Il Governo Monti e la “strana maggioranza”: un anno di scontri ed incontri
Crescita e Sviluppo
La crescita avrebbe dovuto rappresentare la cosiddetta “Fase 2” del Governo Monti, la promessa di un rilancio dell’economia dopo la “cura di antibiotici” quali tasse e rigore. Ne parla il Premier già nel discorso di insediamento, poi più volte il governo associa l’obiettivo “crescita” agli atti più rilevanti del suo mandato, come le liberalizzazioni e la riforma del mercato del lavoro.
[ad]Il primo vero e proprio provvedimento per la crescita è stato il “Decreto Sviluppo”, entrato nella discussione a marzo e divenuto legge agli inizi di agosto dopo una lunga gestazione, che ne ha minato la credibilità. Le richieste iniziali dei partiti di maggioranza erano piuttosto divergenti: il Pdl proponeva un alleggerimento fiscale, il Pd soprattutto una patrimoniale e un’imposta sui patrimoni scudati al fine di alleggerire l’IMU sulle famiglie con reddito medio-basso. Le bozze iniziali circolate tra i ministeri parlavano invece di detraibilità per mutui e ristrutturazioni, piani infrastrutturali, una rivisitazione degli incentivi fiscali (razionalizzarli per renderli anche più esigibili): bozze subito bloccate dal Ministero dell’Economia, con rammarico e comprensibile stizza dei ministri Passera e Profumo.
Più volte rinviato, il decreto Sviluppo è stato al centro di critiche da parte di Pd e Pdl, che ne hanno giudicato le prime bozze inadeguate a creare sviluppo, ma anche come detto degli stessi ministri interessati, in primis il titolare del dicastero dello Sviluppo, disponibile, pur di veder passare un provvedimento, di spacchettarlo in più tranche, di aspettare per misure più efficaci che si ritrovassero i fondi attraverso gli effetti della spending review (vedi sotto). Dopo il pressing (anche) del Capo dello Stato, il CdM è infine giunto all’approvazione di un piano per lo sviluppo da 80 mld, quindi persino più robusta di quanto richiesto inizialmente dal ministro Passera. Project bond, infrastrutture, Pmi e giovani nella Green Economy, un piano per la cosiddetta “Italia Digitale”, un “Piano Città”, agevolazioni per le ristrutturazioni e per la costituzione di Srl, una cura dimagrante per la PA, con le dismissioni di Fintecna, Sace e Simest e il taglio dei dirigenti della Presidenza del Consiglio e del Ministero dell’Economia. La critica più dura al decreto è arrivata dal segretario del Pdl, Angelino Alfano, che su twitter ha ironizzato sulla reale consistenza del pacchetto: “I giornali annunciano 80 miliardi nel decreto legge sviluppo. Ci sembra che 79 siano virtuali, uno solo effettivamente stanziato… ah, l’avessimo fatto noi”. Ancor più sarcastico l’ex ministro Brunetta, che parla senza mezzi termini di specchietti per allodole e colpi di teatro.
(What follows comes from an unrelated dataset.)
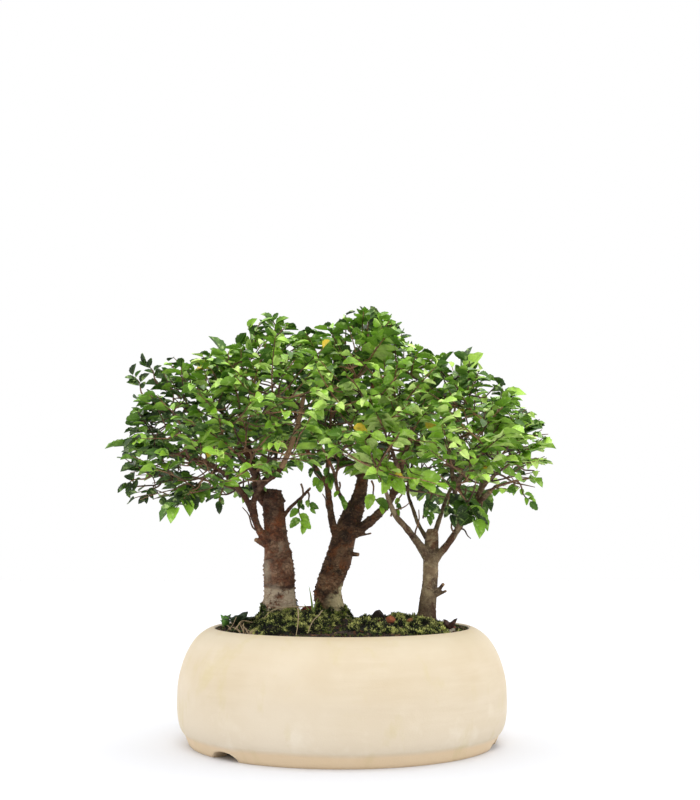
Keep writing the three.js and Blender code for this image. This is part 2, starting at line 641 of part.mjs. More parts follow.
const others = [];
Object.keys(TREES).forEach((name) => {
  const wood = makeWood(name, grown);
  others.push({ tree: name, solid: wood, box: boxOf(wood) });
  place(`wood_${name}`, wood, BARK[name]);
});
[...ends, ...grown].forEach((branch, i) => {
  const spray = makeSpray(branch, seeded(Math.imul(i + LEAF_SEED, SEED_STEP)), others);
  const number = String(i + 1).padStart(2, "0");
  if (!spray) {
    console.log(`no room for spray ${number}`);
    return;
  }
  others.push({ tree: "spray", solid: spray, box: boxOf(spray) });
  place(`spray_${branch.tree}_${number}`, spray, FOLIAGE[i % FOLIAGE.length]);
});

// The origin is on the ground, in the middle of the space that the whole part takes
const whole = new THREE.Box3().setFromObject(root);
const middle = whole.getCenter(new THREE.Vector3());
root.position.set(-middle.x, -middle.y, 0);

export default root;
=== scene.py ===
"""A zelkova forest bonsai in a round stoneware pot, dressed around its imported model."""
import math

import bmesh
import bpy
import numpy as np
from mathutils import Matrix, Vector, kdtree, noise


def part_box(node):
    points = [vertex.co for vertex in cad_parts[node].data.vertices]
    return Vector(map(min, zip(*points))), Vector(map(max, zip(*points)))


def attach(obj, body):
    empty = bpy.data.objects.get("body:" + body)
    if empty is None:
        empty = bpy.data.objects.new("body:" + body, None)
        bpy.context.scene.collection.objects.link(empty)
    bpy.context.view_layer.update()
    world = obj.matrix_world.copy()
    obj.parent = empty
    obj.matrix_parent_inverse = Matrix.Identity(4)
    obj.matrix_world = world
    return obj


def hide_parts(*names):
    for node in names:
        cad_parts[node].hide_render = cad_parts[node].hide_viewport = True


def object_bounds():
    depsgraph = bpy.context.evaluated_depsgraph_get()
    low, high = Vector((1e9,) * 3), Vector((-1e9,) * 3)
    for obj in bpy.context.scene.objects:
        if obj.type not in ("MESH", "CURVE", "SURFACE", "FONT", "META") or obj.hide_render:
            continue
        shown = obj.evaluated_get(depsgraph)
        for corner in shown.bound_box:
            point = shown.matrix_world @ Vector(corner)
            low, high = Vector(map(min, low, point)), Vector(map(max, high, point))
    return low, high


bl_info = {
    "name": "Zelkova Forest Bonsai",
    "version": (1, 0, 0),
    "blender": (4, 5, 0),
    "location": "3D View > Sidebar > Bonsai",
    "description": "Pot, soil, moss, trunks, twigs and leaves of a small forest planting",
    "category": "Object",
}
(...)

Come detto il decreto è diventato legge il 3 agosto, con un iter piuttosto veloce nei due rami del Parlamento, che l’hanno “arricchito e raffinato” (cit. Passera) di ulteriori norme riguardanti il lavoro, l’edilizia, l’iva e la mobilità.
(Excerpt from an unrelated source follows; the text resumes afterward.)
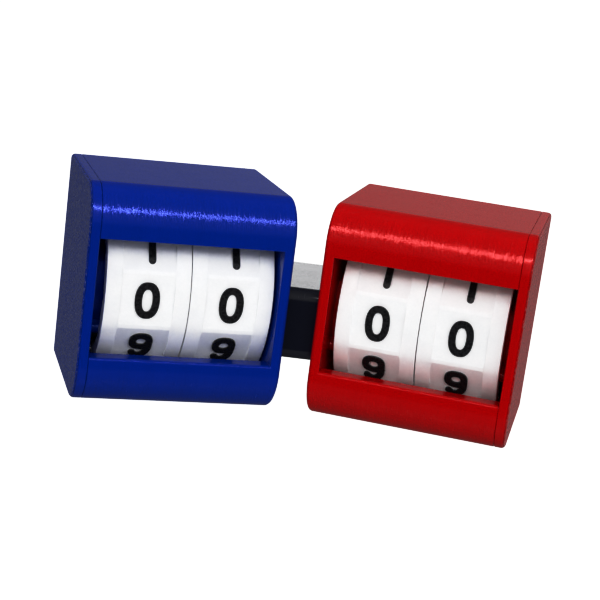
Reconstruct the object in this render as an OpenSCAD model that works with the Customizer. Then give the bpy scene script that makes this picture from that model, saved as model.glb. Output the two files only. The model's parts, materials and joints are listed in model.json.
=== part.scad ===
// Tabletop score counter: two boxes, each with two ten-sided number wheels, toed in
// on a wedge between them. Millimetres, +Z up, the windows face -Y.
// The origin is the middle of the footprint, on the table.
//
// Every box is drawn in its own frame first: x = 0 is the outside of the inner side
// wall (the side towards the wedge), x runs out to the end cap, y = 0 is the front
// face and z = 0 the table. side = -1 is the blue box (left), side = 1 the red box.

/* [Box] */
// Width of one box, end cap included
box_w = 60; // [56:1:80]
// Depth of one box, front face to back face
box_d = 58; // [57:1:80]
// Height of one box
box_h = 65; // [62:1:90]
// Radius of the front edge at the top
front_top_r = 11.3; // [8:0.1:12]
// Radius of the front edge at the bottom
front_bottom_r = 13.4; // [10:0.1:14]
// Radius of the two back edges
back_r = 1.6; // [0.6:0.1:2]
// Thickness of the front, top, back and bottom walls
wall = 2.2; // [1.8:0.1:2.4]
// Thickness of the inner side wall and of the end cap
side_wall = 3.2; // [3:0.1:4]

/* [Window] */
// Height of the sill above the table
sill_z = 15.7; // [14.5:0.1:18]
// Height of the window
window_h = 34.6; // [28:0.1:35]
// How far the sill runs on behind the front wall
sill_d = 3; // [1:0.5:3.5]

/* [Layout] */
// Angle that each box is turned in towards the player
toe = 14.2; // [8:0.1:20]
// Gap between the two boxes at the front
front_gap = 8; // [6:0.5:12]

/* [Number wheels] */
// Radius of the smooth round band at each end of a wheel
rim_r = 25.7; // [24.5:0.1:26]
// Distance from the axis to each of the ten flats between the bands
flat_r = 25.1; // [23.5:0.05:25.3]
// Radius of the rounded corners between the flats
corner_r = 5; // [2:0.5:8]
// Distance from the axis to the floor of each number panel, which is sunk into its flat
facet_r = 24.95; // [23:0.05:25.2]
// Height of a number panel
panel_h = 14.7; // [12:0.1:15]
// Width of one wheel
wheel_w = 24.5; // [22:0.1:24.6]
// Width of each smooth band
rim_w = 4.5; // [3:0.1:6]
// Air between the two wheels of a box
wheel_gap = 0.3; // [0.3:0.1:1]
// How far the blue box's wheels stand to the right of its middle
blue_shift = 1.3; // [-0.6:0.1:1.4]
// How far the red box's wheels stand to the right of its middle
red_shift = 0.3; // [-1.4:0.1:0.6]
// Radius of the hollow inside the wheel, on the crests of the click notches
crest_r = 21.4; // [20:0.1:21.6]
// Radius of the hub
hub_r = 8; // [7:0.5:9]
// Air between an axle and its wheel, on the radius
running_clearance = 0.05; // [0.02:0.01:0.1]
// Radius of the axle
axle_r = 4; // [3:0.5:5]

/* [Digits] */
// Height of a digit
digit_h = 10.7; // [8:0.1:12]
// Width of a digit
digit_w = 7.2; // [5:0.1:9]
// Width of a stroke
stroke = 2.05; // [1.2:0.05:2.2]
// How far a digit stands above its facet
digit_t = 0.5; // [0.3:0.1:0.9]

/* [Wedge] */
// Distance from the front plane of the boxes to the front of the wedge
wedge_y = 7.5; // [4:0.5:12]
// Depth of the wedge
wedge_d = 41; // [36:1:44]
// Height of the wedge's underside above the table
wedge_z = 16; // [12:1:24]
// Height of the wedge
wedge_h = 21.8; // [18:0.1:28]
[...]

Come promesso, di crescita si è poi tornati a parlare alla fine di agosto, quando nel primo CdM dal ritorno dalle vacanze è stato presentato “Obiettivo crescita, l’agenda del Governo”, una summa del lavoro fatto sin ad allora con le prime proposte per gli ultimi mesi della legislatura. Proposte accolte con grande scetticismo dalla maggioranza: da Bersani a Cicchitto, finanche al segretario centrista Lorenzo Cesa, il richiamo è stato alla concretezza, alla necessità di cambiare passo, di passare dalle parole ai fatti. Il decreto Sviluppo-bis si può poi considerare l’ultimo atto del governo uscente, avendo ottenuto l’approvazione del Parlamento con l’astensione del partito guidato da Alfano a seguito delle dichiarazioni rilasciate dal Ministro Passera sull’inopportunità del ritorno sulla scena politica di Berlusconi. Di lì a poco, Monti rassegnò infatti le dimissioni e si cominciò la campagna elettorale anticipata.